Mercadante, o braço-direito de Dilma, já cobrou de Levy explicações. Sabemos como Mercadante, alinhado ideologicamente a Guido Mantega (e também Dilma), adoraria poder culpar o “neoliberalismo” e a “ortodoxia” pelos males produzidos pelo desenvolvimentismo que defende. É justamente aqui que mora o maior perigo: nossa esquerda vai dar um jeito de imputar ao “neoliberalismo” a responsabilidade por suas trapalhadas.

Levy sequer tem agido como um legítimo liberal. Afinal, liberal algum aceitaria aumentar os impostos num país como o Brasil. Seu ajuste fiscal, ainda que necessário, vai pelo caminho mais fácil politicamente, subindo impostos em vez de cortar na carne os gastos públicos. Ele tenta curar com bandaid uma hemorragia. E dá a oportunidade à esquerda de depois condenar o… bandaid!
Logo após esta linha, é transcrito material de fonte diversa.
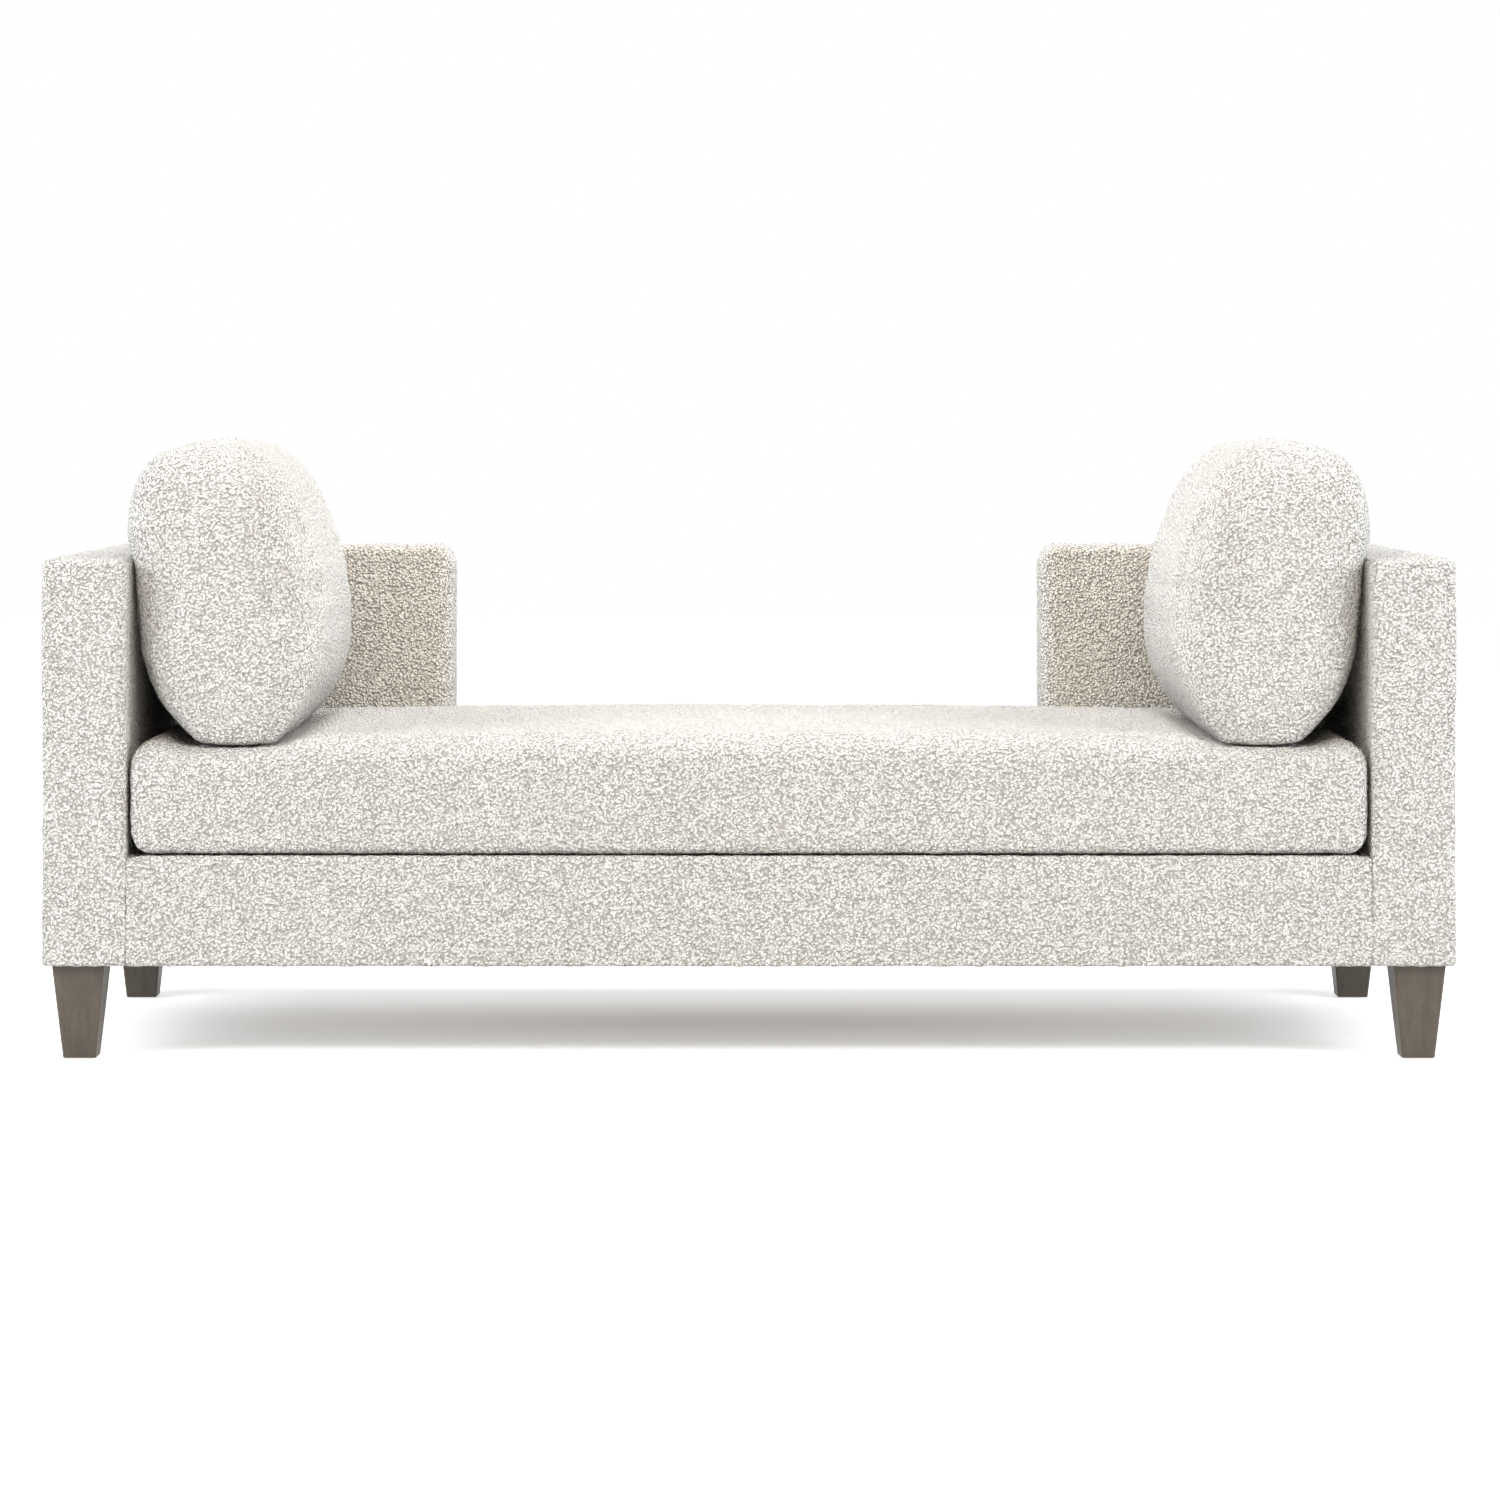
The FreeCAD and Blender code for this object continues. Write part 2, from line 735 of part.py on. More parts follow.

Podemos pensar no caso grego como parâmetro. A Grécia não seguiu as receitas liberais em momento algum. Sua crise foi causada pelo excesso de governo, pelas mordomias estatais, pela farra do crédito fácil estimulada pelo próprio governo. Mas como muitos pensaram que os liberais ortodoxos tinham imposto uma agenda de reformas, quando ficou claro que o buraco era mais embaixo deram um jeito de culpar o liberalismo.

Vários repetem por aí que a Grécia faliu por culpa do mercado e que as reformas ortodoxas “fracassaram”, sendo que nunca foram colocadas em prática. O resultado: um partido de extrema-esquerda assumiu o poder. Ou seja, não é impossível imaginarmos um cenário em que o “liberalismo” (Levy) é culpado pelo insucesso das mudanças, e que o PSOL é visto como a melhor alternativa.

Então você está dizendo, Constantino, que Levy deveria simplesmente parar de tentar mudar e deixar o barco afundar de vez sob o comando do PT? Não sei se seria o melhor. Ninguém sabe. Mas é meu dever trazer ao leitor esse ponto de vista, mostrar que Levy pode muito bem servir apenas como um “boi de piranha” a ser sacrificado para que os desenvolvimentistas consigam atravessar o rio. Não podemos descartar essa hipótese de forma alguma.